■ Exercise ■
Every line in the listing is to be echoed verbatim.

■ Data extract ■
____

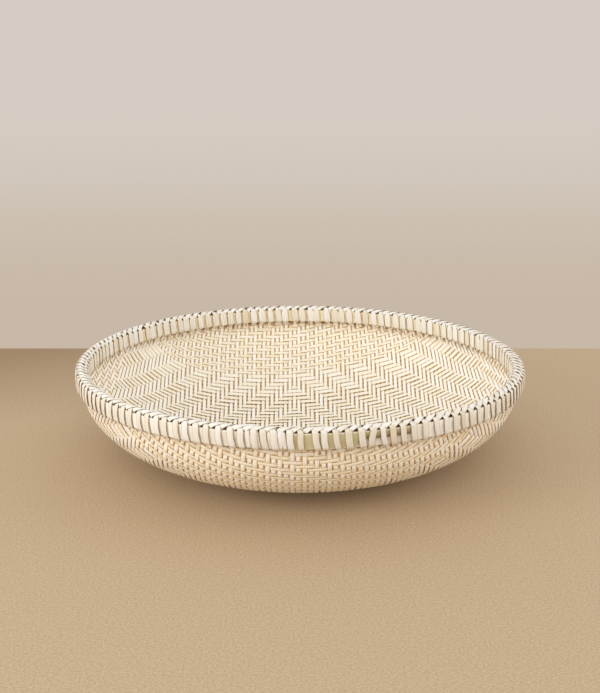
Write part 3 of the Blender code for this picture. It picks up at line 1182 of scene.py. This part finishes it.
@dataclass
class Lashing:
    """Flat strips wound round the hoops, each turn passing through the mat under them.

    Attributes:
        rim: the rim's measures.
        sweep: the tool that makes the strips.
        width: of a strip.
        thickness: of a strip.
        strips: how many strips go round the rim.
        turns: turns of one strip.
        start: where the first strip starts, in degrees from +X.
        shares: how much of a turn's advance is made outside, over the top, inside and under the hoops.
        bow: how far a turn stands off the outer hoop at half its height.
        inner_bow: how far it stands off the inner hoop there.
        inner_girth: its girth there, where it is pressed flat and wide.
        bulge: share of a turn by which it curves aside at half its height.
        foot_bow: how much further its foot stands off the outer hoop, as a share of the bow.
        bend: radius of its bends under the hoops.
        levels: shares of the hoops' height at which it is placed on their faces.
        spring: height above the hoops' top from which it loops over the rim.
        crest_power: below 1 makes the loop over the rim fuller than half an ellipse.
        crest_girth: the strip's girth where it is drawn together on top of the rim.
        odd_turn: number of the one turn that leans the other way.
        odd_tilt: share of a turn by which its foot stands aside.
        nudges: for turns that were wound out of step near the front, by how much of a turn.
        spreads: how much the turns differ in place, lean, girth, tint and tilt.
        tint: their mean tint.
        inner_tilt: share of a turn's tilt that it has on the inside.
        seed: for the turns' own widths, tints and places.
    """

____

■ Written solution ■
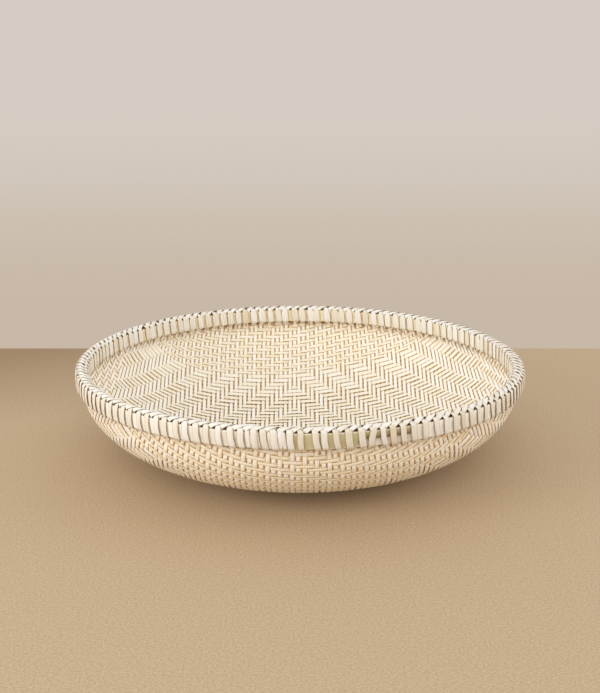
Write part 3 of the Blender code for this picture. It picks up at line 1182 of scene.py. This part finishes it.
@dataclass
class Lashing:
    """Flat strips wound round the hoops, each turn passing through the mat under them.

    Attributes:
        rim: the rim's measures.
        sweep: the tool that makes the strips.
        width: of a strip.
        thickness: of a strip.
        strips: how many strips go round the rim.
        turns: turns of one strip.
        start: where the first strip starts, in degrees from +X.
        shares: how much of a turn's advance is made outside, over the top, inside and under the hoops.
        bow: how far a turn stands off the outer hoop at half its height.
        inner_bow: how far it stands off the inner hoop there.
        inner_girth: its girth there, where it is pressed flat and wide.
        bulge: share of a turn by which it curves aside at half its height.
        foot_bow: how much further its foot stands off the outer hoop, as a share of the bow.
        bend: radius of its bends under the hoops.
        levels: shares of the hoops' height at which it is placed on their faces.
        spring: height above the hoops' top from which it loops over the rim.
        crest_power: below 1 makes the loop over the rim fuller than half an ellipse.
        crest_girth: the strip's girth where it is drawn together on top of the rim.
        odd_turn: number of the one turn that leans the other way.
        odd_tilt: share of a turn by which its foot stands aside.
        nudges: for turns that were wound out of step near the front, by how much of a turn.
        spreads: how much the turns differ in place, lean, girth, tint and tilt.
        tint: their mean tint.
        inner_tilt: share of a turn's tilt that it has on the inside.
        seed: for the turns' own widths, tints and places.
    """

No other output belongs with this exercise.